Search code examples
hbaseapache-pig

scan hbase table for row where column field value is empty


I would like to perform a quick filtered scan in the hbase shell to retrieve any records where a specific column value is null or empty. I was told I can do this in PIG as well but don't know how to do that either. Can someone please assist with either method to get this resolved. I will as last option do in java but just thought this would be faster?

 **TableName, columnFamily, column**
 test:table     collected:url

Thanks.

EDIT:

Tried the following:

  scan 'test:table',{ COLUMNS => 'collected:url', LIMIT => 10, FILTER => "ValueFilter( =, 'binaryprefix:<>' )"}

No results so maybe it works but does this look correct?

EDIT 2:

Error returned:

     hbase(main):008:0> scan 'test:table', {FILTER => 
    SingleColumnValueFilter.new(Bytes.toBytes('collected'), 
    Bytes.toBytes('url'), CompareFilter::CompareOp.valueOf('EQUAL'), 
    Bytes.toBytes(''), true, true), COLUMNS => 'collected:url' }
    ArgumentError: wrong number of arguments (6 for 4)

Solution

  • You don't really need pig for solving your problem.

    In Hbase shell SingleColumnValueFilter should help you.
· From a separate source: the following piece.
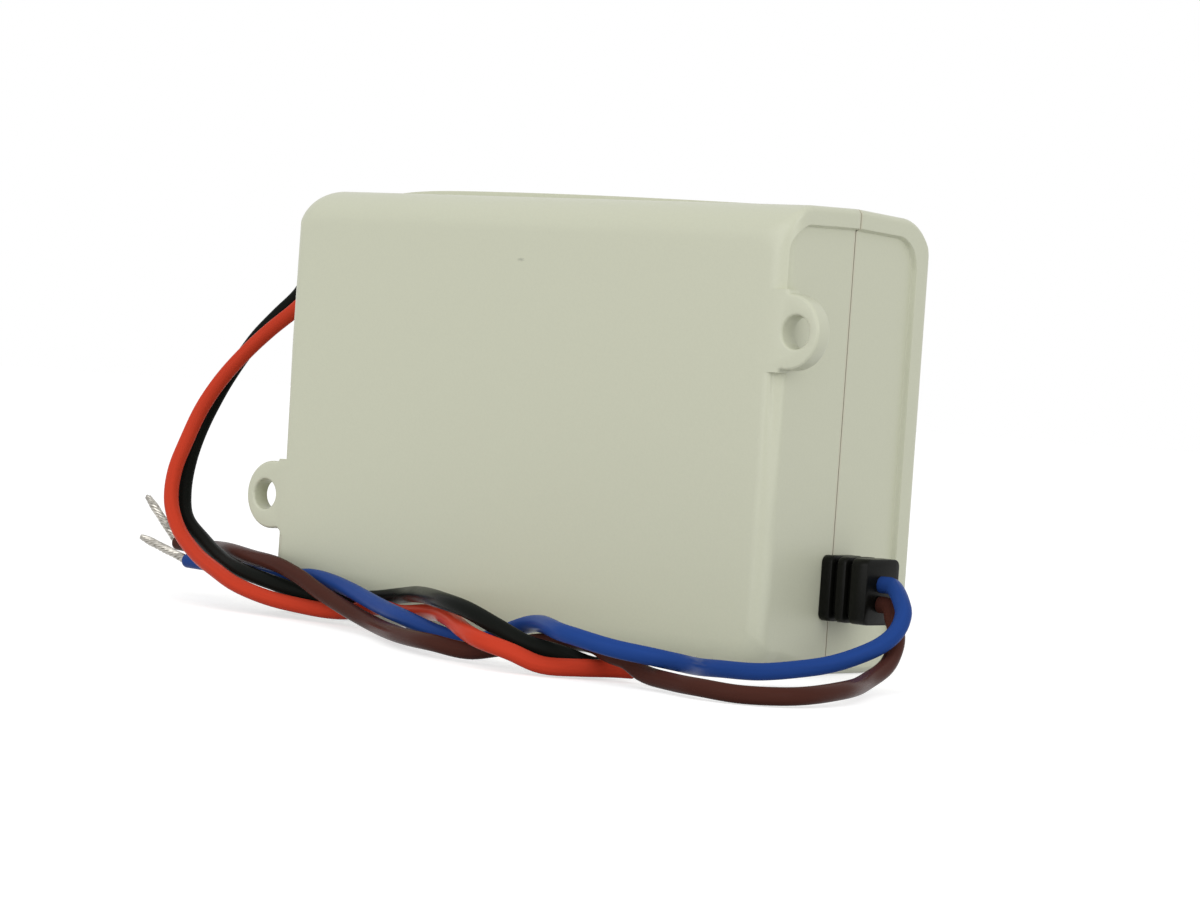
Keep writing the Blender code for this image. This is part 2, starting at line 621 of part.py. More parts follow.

You need to set filterIfMissing to false, what is actually the default value. So your scan should look like:

    import org.apache.hadoop.hbase.filter.CompareFilter
    import org.apache.hadoop.hbase.filter.SingleColumnValueFilter
    import org.apache.hadoop.hbase.filter.SubstringComparator
    import org.apache.hadoop.hbase.util.Bytes
    
    scan 'YourTable', {FILTER => SingleColumnValueFilter.new(Bytes.toBytes('family'), Bytes.toBytes('field'), CompareFilter::CompareOp.valueOf('EQUAL'), Bytes.toBytes('')), COLUMNS => 'family:field' }